Nos prêteurs semblent, pour l’heure, accorder le bénéfice du doute au gouvernement Barnier, mais “ils ne baissent pas la garde”, souligne Vincent Juvyns, stratégiste chez JP Morgan. En témoigne un “spread” [NDLR : écart de taux] avec l’Allemagne, dont la dette est jugée sans risque, qui demeure dans la zone des 75 – 80 points de base, sur des plus hauts annuels. Un niveau plus tendu que la fourchette habituelle de 40 à 50 points de base. En clair, les marchés exigent un rendement plus élevé pour un placement “France” qu’ils estiment plus risqué. “La préoccupation autour des finances publiques s’est accrue au moment des élections, en juin. Mais cette interrogation n’est pas nouvelle. La France a un historique de déficits publics élevés et surtout de déficits primaires importants [NDLR : hors charges d’intérêt]. Pour qu’une dette soit soutenable, il faut être en mesure de dégager un excédent primaire, ce qui n’est plus le cas en France depuis 2008”, pointe Jean-François Ouvrard, économiste chez Morgan Stanley. Dans une grande banque française, un économiste confie être “plus inquiet pour la France que pour l’Italie”. Néanmoins, cet expert n’envisage pas de “risque d’une erreur de politique économique majeure”, comme Liz Truss en Grande-Bretagne ou Matteo Salvini en Italie ont pu en commettre. En somme, rien de nature à propulser le spread France/Allemagne à 150 points de base.

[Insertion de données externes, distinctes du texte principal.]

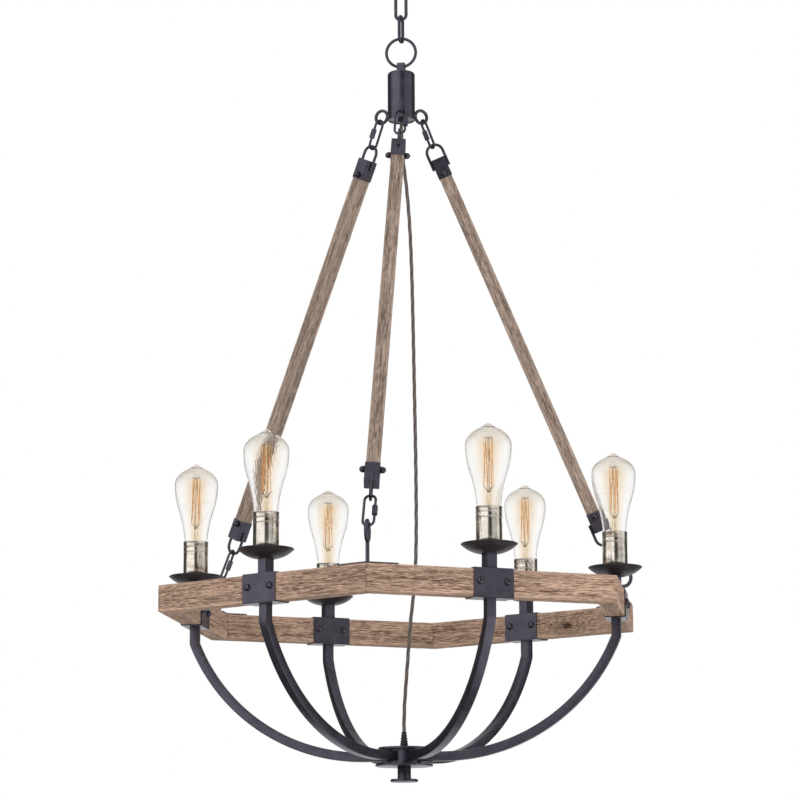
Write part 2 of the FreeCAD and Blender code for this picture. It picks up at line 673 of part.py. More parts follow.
def make_arms():
    top = S.seat_clear + S.sleeve_wall + S.post_height - S.arm_short
    for number, azimuth in enumerate(SIDES, start=1):
        solid = new_body(f"arm_{number}_outside")
        side = new_sketch(solid, f"arm_{number}_side", "XZ_Plane")
        arm_outline(side, 0, top, S.hub_drum_diameter / 4)
        pad(solid, side, S.arm_side, both_ways=True)
        core = new_body(f"arm_{number}_core")
        inside = new_sketch(core, f"arm_{number}_inside", "XZ_Plane")
        arm_outline(inside, S.arm_wall, top + S.arm_side, S.hub_drum_diameter / 8)
        pad(core, inside, S.arm_side - S.arm_wall * 2, both_ways=True)
        drum = cylinder(f"arm_{number}_drum", S.hub_drum_diameter / 2, arm_below * 2,
                        shifted(0, 0, float(arm_below) * -2))
        tube = cut(f"arm_{number}", solid, grouped(f"arm_{number}_tools", core, drum))
        node(tube, f"arm_{number}", on_ring(azimuth, 0, ring_top_z))


# ---------------------------------------------------------------- lights
def dish_centre():
    """Centre of the saucer's rounded side, as radius and height above its foot."""
    span, rise, belly = S.saucer_diameter / 2 - S.saucer_floor, S.saucer_rise, S.saucer_belly
    chord = root(span * span + rise * rise)
    stand = root(belly * belly - chord * chord / 4)
    return S.saucer_floor + span / 2 - rise / chord * stand, rise / 2 + span / chord * stand


def dish_rest(radius):
    """Height over the saucer's floor at which a round foot of this radius rests on its side."""
    centre = dish_centre()
    inside, away = S.saucer_belly - S.saucer_wall, radius - centre[0]
    return centre[1] - root(inside * inside - away * away) - S.saucer_wall + S.seat_clear


def make_saucers():
    belly, wall, edge = S.saucer_belly, S.saucer_wall, S.saucer_diameter / 2
    centre = dish_centre()
    shrink = (belly - wall) / belly
    hole = S.neck_diameter / 2 + S.seat_clear
    inner = centre[0] + root((belly - wall) * (belly - wall) - (centre[1] - wall) * (centre[1] - wall))
    saucer = turning("saucer", [
        (hole, 0), (S.saucer_floor, 0), (edge, S.saucer_rise),
        (centre[0] + (edge - centre[0]) * shrink, centre[1] + (S.saucer_rise - centre[1]) * shrink),
        (inner, wall), (hole, wall)],
        {1: (centre, 1), 3: (centre, -1)})
    copies("saucers", saucer, [on_ring(azimuth, beam_centre_r, saucer_z) for azimuth in SIDES])


# how far a rolled bead stands out, and half its flat crest, as shares of its radius
BEAD_OUT, BEAD_CREST = 0.8, 0.4


def make_sockets():
    outer, high, bead = S.socket_diameter / 2, S.socket_height, S.bead_radius
    inner = outer - S.socket_wall
    upper, lower = high - S.bead_upper, high - S.bead_lower
    lip = high - bead
    rest = dish_rest(outer)
    section = [(inner, rest), (outer, rest)]
    for middle in (lower, upper, lip):
        section += [(outer, middle - bead), (outer + bead * BEAD_OUT, middle - bead * BEAD_CREST),
                    (outer + bead * BEAD_OUT, middle + bead * BEAD_CREST), (outer, middle + bead)]
    section.append((inner, high))
    sleeve = turning("socket_sleeve", section)
    places = [on_ring(azimuth, beam_centre_r, socket_z) for azimuth in SIDES]
    copies("socket_sleeves", sleeve, places)

    neck, body = S.neck_diameter / 2, S.insulator_diameter / 2
    bore = S.shell_bore / 2 + S.shell_wall
    rest = dish_rest(body)
    insulator = turning("insulator", [
        (0, -S.neck_depth), (neck, -S.neck_depth), (neck, rest), (body, rest), (body, S.insulator_height),
        (bore + S.seat_clear, S.insulator_height), (bore + S.seat_clear, S.insulator_floor),
        (0, S.insulator_floor)])
    copies("socket_insulators", insulator, places)
    top = S.insulator_floor + S.shell_height
    shell = turning("screw_shell", [
        (bore - S.shell_wall, S.insulator_floor), (bore, S.insulator_floor), (bore, top),
        (bore - S.shell_wall, top)])
    copies("screw_shells", shell, places)


BELLY_BANDS = 6


def arc_about(centre, radius, first, last):
    """Arc of that radius round the centre, from one point's direction to the other's."""
    start, end = (first - centre).normalize(), (last - centre).normalize()
    middle = (start + end).normalize()
    return Part.Arc(centre + start * radius, centre + middle * radius, centre + end * radius).toShape()


def bands_about(centre, radius, first, last):
    """The same arc in straight bands, which turn into plain cones."""
    curve = arc_about(centre, radius, first, last)
    points = curve.discretize(Number=BELLY_BANDS + 1)
    return [Part.makeLine(start, end) for start, end in zip(points, points[1:])]


def glass_section(foot, mouth_z, tip_z):
    """Half section of the envelope: neck, belly, side and crown are arcs that run into each other, and a
    solid ball of glass seals the top."""
    wide, wall, nub = float(S.bulb_diameter) / 2, float(S.bulb_wall), float(S.bulb_tip)
    neck, belly = float(S.bulb_neck_round), float(S.bulb_belly_round)
    side, crown_high = float(S.bulb_side_round), float(S.bulb_crown)
    widest_z = tip_z - float(S.bulb_shoulder)
    mouth, widest = Vector(float(S.bulb_mouth) / 2, 0, mouth_z), Vector(wide, 0, widest_z)

    # the crown's centre is on the axis, where its arc runs into the side's
    side_centre, belly_centre = Vector(wide - side, 0, widest_z), Vector(wide - belly, 0, widest_z)
    crown = ((wide - side) ** 2 + crown_high ** 2 - side ** 2) / (2 * (crown_high - side))
    crown_centre = Vector(0, 0, widest_z + crown_high - crown)
    shoulder = side_centre * 2 - crown_centre

    # the neck bends the other way, from the belly's arc to the socket's rim
    span = mouth - belly_centre
    centres = belly + neck
    turn = math.acos((span.Length ** 2 + centres ** 2 - neck ** 2) / (2 * span.Length * centres))
    heading = math.atan2(span.z, span.x) + turn
    neck_centre = belly_centre + Vector(math.cos(heading), 0, math.sin(heading)) * centres

    # the ball stands through the crown on a ring
    ball_centre = Vector(0, 0, tip_z - nub)
    rise = (ball_centre - crown_centre).Length
    ring_up = (crown ** 2 - nub ** 2 + rise ** 2) / (2 * rise)
    ring = crown_centre + Vector(math.sqrt(crown ** 2 - ring_up ** 2), 0, ring_up)

    tip, crown_top = Vector(0, 0, tip_z), crown_centre + Vector(0, 0, crown - wall)
    inner_mouth = mouth + (mouth - neck_centre).normalize() * wall
    edges = [
        Part.makeLine(Vector(foot, 0, 0), mouth), arc_about(neck_centre, neck, mouth, belly_centre),
        *bands_about(belly_centre, belly, neck_centre, widest),
        arc_about(side_centre, side, widest, shoulder),
        arc_about(crown_centre, crown, shoulder, ring), arc_about(ball_centre, nub, ring, tip),
        Part.makeLine(tip, crown_top), arc_about(crown_centre, crown - wall, crown_top, shoulder),
        arc_about(side_centre, side - wall, shoulder, widest),
        *bands_about(belly_centre, belly - wall, widest, neck_centre),
        arc_about(neck_centre, neck + wall, belly_centre, mouth),
        Part.makeLine(inner_mouth, Vector(foot - wall, 0, 0)),
        Part.makeLine(Vector(foot - wall, 0, 0), Vector(foot, 0, 0))]
    return Part.Face(Part.Wire(Part.__sortEdges__(edges)))


def make_bulbs():
    base_high, contact = float(S.bulb_base_height), float(S.bulb_contact)
    seat_z = float(S.insulator_floor + S.bulb_seat_gap)
    foot_z = seat_z + contact + base_high
    mouth_z = float(S.socket_height) - foot_z
    section = glass_section(float(S.bulb_base) / 2, mouth_z, mouth_z + float(S.bulb_height))
    glass = section.revolve(Vector(), Z_AXIS, 360)

    for number, azimuth in enumerate(SIDES, start=1):
        envelope = doc.addObject("Part::Feature", f"glass_{number}")
        envelope.Shape = glass
        node(envelope, f"bulb_glass_{number}", on_ring(azimuth, beam_centre_r, socket_z + foot_z))
        screw, button = S.bulb_base / 2, S.bulb_contact
        top = button + S.bulb_base_height
        base = turning(f"base_{number}", [
            (0, 0), (button, 0), (S.bulb_foot_wide / 2, S.bulb_foot_high), (screw, button), (screw, top),
            (S.stem_foot_wide / 2, top), (S.stem_tip_wide / 2, top + S.stem_height),
            (0, top + S.stem_height)])
        node(base, f"bulb_base_{number}", on_ring(azimuth, beam_centre_r, socket_z + seat_z))


# ---------------------------------------------------------------- hub
def make_hub():
    arm_low_z = ring_top_z - float(arm_below + S.arm_side / 2)
    hub_foot_z = arm_low_z - float(S.hub_below + S.hub_bottom_thick)
    gap = S.hub_below + S.arm_side + S.hub_above
    drum, wide, narrow = S.hub_drum_diameter / 2, S.hub_bottom_diameter / 2, S.hub_top_diameter / 2
    low = S.hub_bottom_thick
    high = low + gap
    top = high + S.hub_top_thick
    spool = turning("hub_spool", [(0, 0), (wide, 0), (wide, low), (drum, low), (drum, high),
                                  (narrow, high), (narrow, top), (0, top)])
    node(spool, "hub_spool", shifted(0, 0, hub_foot_z))

    stem, flange = S.finial_stem / 2, S.finial_flange / 2
    fall = S.finial_drop
    finial = turning("finial", [(0, -fall - S.finial_thick), (flange, -fall - S.finial_thick),
                                (flange, -fall), (stem, -fall), (stem, 0), (0, 0)])
    node(finial, "finial", shifted(0, 0, hub_foot_z))

    ribs = 5
    pitch = S.grip_height / (2 * ribs + 1)
    points = [(0, 0)]
    for step in range(2 * ribs + 1):
        taper = S.grip_base / 2 - (S.grip_base - S.grip_tip) / 2 * (step / (2 * ribs))
        radius = taper if step % 2 == 0 else taper - S.grip_groove
        points += [(radius, pitch * step), (radius, pitch * (step + 1))]
    points.append((0, S.grip_height))
    grip = turning("cord_grip", points)
    node(grip, "cord_grip", shifted(0, 0, hub_foot_z + float(top)))
    return hub_foot_z + float(top + S.grip_height)


# ---------------------------------------------------------------- cord
# sideways bow of the free cord and how far down it runs, from the canister's collar to the grip
CORD_ROUTE = [
    (0.0, 0.0, 0.047), (7.3, 0.4, 0.106), (12.4, 1.1, 0.178), (15.0, 1.6, 0.262), (16.4, 1.9, 0.350),
    (17.5, 2.4, 0.438), (18.8, 2.5, 0.528), (19.6, 2.7, 0.618), (19.3, 2.6, 0.704), (16.6, 2.2, 0.768),
    (10.6, 1.4, 0.820), (6.9, 0.9, 0.872), (3.0, 0.4, 0.925), (0.0, 0.0, 0.970),
]
# share of the shorter neighbouring stretch that each bend of the cord takes up
BEND_SHARE = 0.45


def make_cord(top_z, foot_z):
    drop = top_z - foot_z
    route = [Vector(0, 0, top_z)]
    route += [Vector(x, y, top_z - share * drop) for x, y, share in CORD_ROUTE]
    route.append(Vector(0, 0, foot_z))
    edges = []
    before = route[0]
    for last, corner, after in zip(route, route[1:], route[2:]):
        back, ahead = last - corner, after - corner
        half_turn = (math.pi - back.getAngle(ahead)) / 2
        tangent = BEND_SHARE * min(back.Length, ahead.Length)
        bend = tangent / math.tan(half_turn)
        back.normalize()
        ahead.normalize()
        first, final = corner + back * tangent, corner + ahead * tangent
        inward = back + ahead
        inward.normalize()
        middle = corner + inward * (math.hypot(bend, tangent) - bend)
        edges.append(Part.LineSegment(before, first).toShape())
        edges.append(Part.Arc(first, middle, final).toShape())
        before = final
    edges.append(Part.LineSegment(before, route[-1]).toShape())
    path = Part.Wire(edges)
    radius = float(S.cord_diameter) / 2
    ring = Part.Wire(Part.makeCircle(radius, route[0], route[1] - route[0]))
    tube = path.makePipeShell([ring], True, False)
    print("cord length", round(path.Length, 1))
    print("cord volume ratio", round(tube.Volume / (math.pi * radius ** 2 * path.Length), 5))
    cord = doc.addObject("Part::Feature", "cord")
    cord.Shape = tube
    node(cord, "cord")


# ---------------------------------------------------------------- build and write
make_chain()
make_canister()
make_hangers()
make_ring()
make_arms()
make_saucers()
make_sockets()
make_bulbs()
grip_top_z = make_hub()
make_cord(can_foot_z + float(S.base_recess - S.collar_height), grip_top_z)
doc.recompute()

for thing in doc.Objects:
    if "Invalid" in thing.State or "Error" in thing.State:
        raise RuntimeError(f"{thing.Name} failed: {thing.State}")
for thing in NODES:
    if thing.Shape.isNull() or not thing.Shape.isValid():
        raise RuntimeError(f"{thing.Label} has no valid shape")

os.makedirs("parts", exist_ok=True)
for thing in NODES:
    thing.Shape.exportStep(f"parts/{thing.Label}.step")
print(len(NODES), "sub-parts", sum(len(thing.Shape.Solids) for thing in NODES), "solids")
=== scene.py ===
import math

import bmesh
import bpy
from mathutils import Matrix, Vector, noise


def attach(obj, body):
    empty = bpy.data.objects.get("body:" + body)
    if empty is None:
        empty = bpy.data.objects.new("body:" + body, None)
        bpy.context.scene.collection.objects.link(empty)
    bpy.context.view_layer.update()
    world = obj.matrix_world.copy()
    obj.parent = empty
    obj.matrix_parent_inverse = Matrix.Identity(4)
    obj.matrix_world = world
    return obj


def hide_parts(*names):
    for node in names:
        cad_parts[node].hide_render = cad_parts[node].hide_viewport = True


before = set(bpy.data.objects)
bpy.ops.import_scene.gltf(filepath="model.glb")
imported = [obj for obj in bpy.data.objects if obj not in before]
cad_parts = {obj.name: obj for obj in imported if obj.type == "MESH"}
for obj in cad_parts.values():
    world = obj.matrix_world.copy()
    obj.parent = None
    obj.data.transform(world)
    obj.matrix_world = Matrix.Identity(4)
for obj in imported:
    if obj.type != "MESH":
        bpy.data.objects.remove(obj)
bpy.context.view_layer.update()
MM = 0.001

# ------------------------------------------------------------------ the room it is seen in
# A plain studio: white backdrop, pale floor well below the fixture, soft lamps at either side.
# The viewer stands low and a little to the right, looking slightly up.
CAMERA_PLACE = (0.5736, -4.2326, -1.4663)
CAMERA_HEADING, CAMERA_PITCH, CAMERA_ROLL = 7.770, 10.983, -0.243
CAMERA_LENS, CAMERA_REACH = 129.9, 50.0
FLOOR_Z, FLOOR_HALF, FLOOR_LIFT = -2.05, 8.0, 0.56
WORLD_LEVEL = 0.47
# what gloss sees round the horizon, as turns from the viewer's side (0 and 1) by the right (0.25) and the
# backdrop (0.5): two soft boxes to the right, a wide one to the left, black flags between them
STUDIO_RAMP = [(0.0, 0.06), (0.055, 0.06), (0.08, 0.50), (0.165, 0.50), (0.185, 0.30), (0.205, 0.75),
               (0.262, 0.75), (0.284, 0.06), (0.42, 0.06), (0.455, 1.0), (0.545, 1.0), (0.59, 0.06),
               (0.735, 0.06), (0.765, 1.0), (0.962, 1.0), (0.984, 0.06)]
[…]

Aux oreilles des marchés, le discours volontariste de Michel Barnier et de Bercy sonne juste. “On avait laissé Bruno Le Maire avec une ambition de baisser les dépenses de 20 à 30 milliards d’euros. Aujourd’hui, on sent que le gouvernement a souhaité se montrer plus ambitieux, ces 60 milliards seraient un ajustement budgétaire sans précédent”, reconnaît Vincent Juvyns. “Il y aura une vraie réduction du déficit en 2025, espère Jean-François Ouvrard. C’est ce que les marchés attendent, une direction franche. Il ne s’agit pas de revenir à 3 % tout de suite, mais de décliner une stratégie qui donne confiance.” La mission n’est, a priori, pas impossible. D’autres pays sont passés par une cure d’austérité similaire, voire plus sévère, à l’instar du Portugal, de l’Espagne ou de l’Irlande. “C’est un moment difficile à passer mais l’économie en ressort solidifiée. Il faut accepter de reculer pour mieux sauter en acceptant des concessions”, estime Vincent Juvyns.

Les analystes de Morgan Stanley se sont replongés dans les données de 2012 à 2019. Une phase durant laquelle la France est parvenue à ramener son déficit public de 5,2 % à 2,4 %. “Cela a commencé par des hausses d’impôts assez fortes en 2012-2013, puis par des mesures d’économies sur les dépenses”, rappelle l’économiste de la banque américaine. Un paramètre empêche de pousser trop loin la comparaison : la hausse des taux d’intérêt, intervenue depuis 2022. Son impact dans les comptes publics est certes progressif, au fil des obligations remboursées, remplacées par d’autres émissions de titres à un taux plus élevé. Mais les charges financières pèsent de plus en plus lourd. En 2025, le remboursement des intérêts coûtera à lui seul près de 55 milliards d’euros, 4 milliards de plus qu’en 2024. A lui seul, ce poste de dépenses n’est pas très loin du total des économies visées par Michel Barnier et ses alliés pour ramener le déficit public à 5 % l’an prochain…

Les discussions autour du budget sont parties pour durer plusieurs semaines. Une source de volatilité qui pourrait accroître la pression sur les taux. En attendant, un banquier français signale que les investisseurs internationaux ont commencé à revoir leurs allocations. Les Japonais, historiquement friands de dette française, augmenteraient leurs positions en Espagne, au Portugal et en Italie. Au détriment de la France.